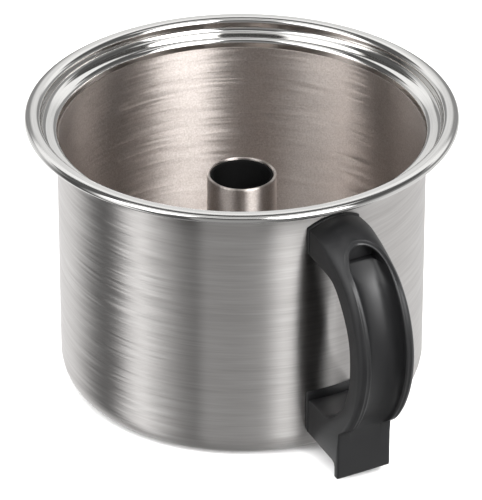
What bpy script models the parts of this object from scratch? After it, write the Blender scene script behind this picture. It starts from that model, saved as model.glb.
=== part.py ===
"""Bowl of a cutter-mixer: a drawn steel pan with a stepped rim, a centre tube and one bolted-on D-handle.

Metres, +Z up. The bowl stands on z = 0. The handle points along -Y, and the origin is under the middle of
the whole object, so the bowl's own axis is at y = BOWL_Y. Handle outlines are given as (reach, height) pairs
in millimetres, where reach is the distance from the bowl's axis along -Y.
"""

import math

import bmesh
import bpy

MM = 0.001
GAP = 0.3  # clearance between touching pieces, mm

# Bowl, mm
BOWL_R = 95.0
SHEET = 1.0
CORNER_R = 13.0
FLOOR_LIFT = 1.6  # the floor inside the standing ring is drawn up by this much
STAND_R = 72.0
SEAM_Z = 139.6  # where the wall is welded to the rim

# Rim collar, mm
RIM_R = 111.4
RIM_TOP = 151.8
RIM_SHEET = 1.3
LEDGE_Z = 144.5
LIP_R = 94.3
STEP_R = 102.9

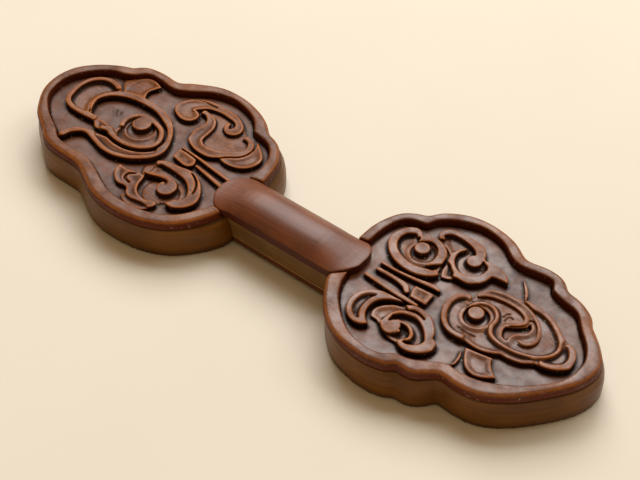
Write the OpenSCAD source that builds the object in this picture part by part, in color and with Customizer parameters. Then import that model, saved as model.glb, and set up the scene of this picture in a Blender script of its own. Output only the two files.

+ + + +

## STATED PROBLEM
Exactly reproduce the material above.

## COMPLETE OUTPUT
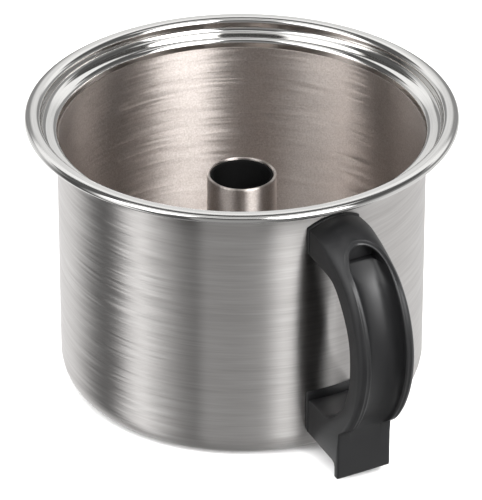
What bpy script models the parts of this object from scratch? After it, write the Blender scene script behind this picture. It starts from that model, saved as model.glb.
=== part.py ===
"""Bowl of a cutter-mixer: a drawn steel pan with a stepped rim, a centre tube and one bolted-on D-handle.

Metres, +Z up. The bowl stands on z = 0. The handle points along -Y, and the origin is under the middle of
the whole object, so the bowl's own axis is at y = BOWL_Y. Handle outlines are given as (reach, height) pairs
in millimetres, where reach is the distance from the bowl's axis along -Y.
"""

import math

import bmesh
import bpy

MM = 0.001
GAP = 0.3  # clearance between touching pieces, mm

# Bowl, mm
BOWL_R = 95.0
SHEET = 1.0
CORNER_R = 13.0
FLOOR_LIFT = 1.6  # the floor inside the standing ring is drawn up by this much
STAND_R = 72.0
SEAM_Z = 139.6  # where the wall is welded to the rim

# Rim collar, mm
RIM_R = 111.4
RIM_TOP = 151.8
RIM_SHEET = 1.3
LEDGE_Z = 144.5
LIP_R = 94.3
STEP_R = 102.9

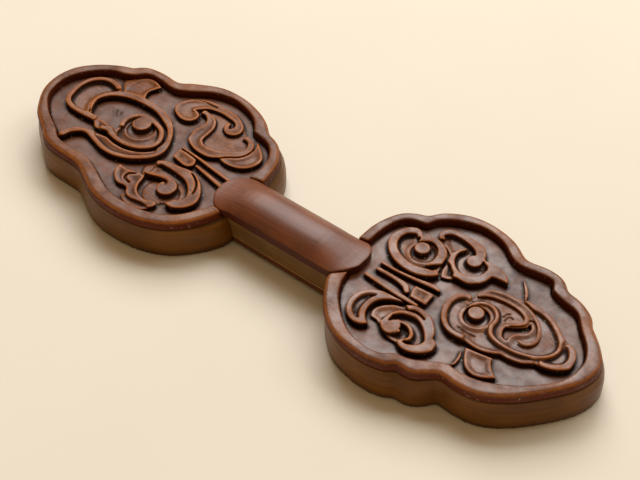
Write the OpenSCAD source that builds the object in this picture part by part, in color and with Customizer parameters. Then import that model, saved as model.glb, and set up the scene of this picture in a Blender script of its own. Output only the two files.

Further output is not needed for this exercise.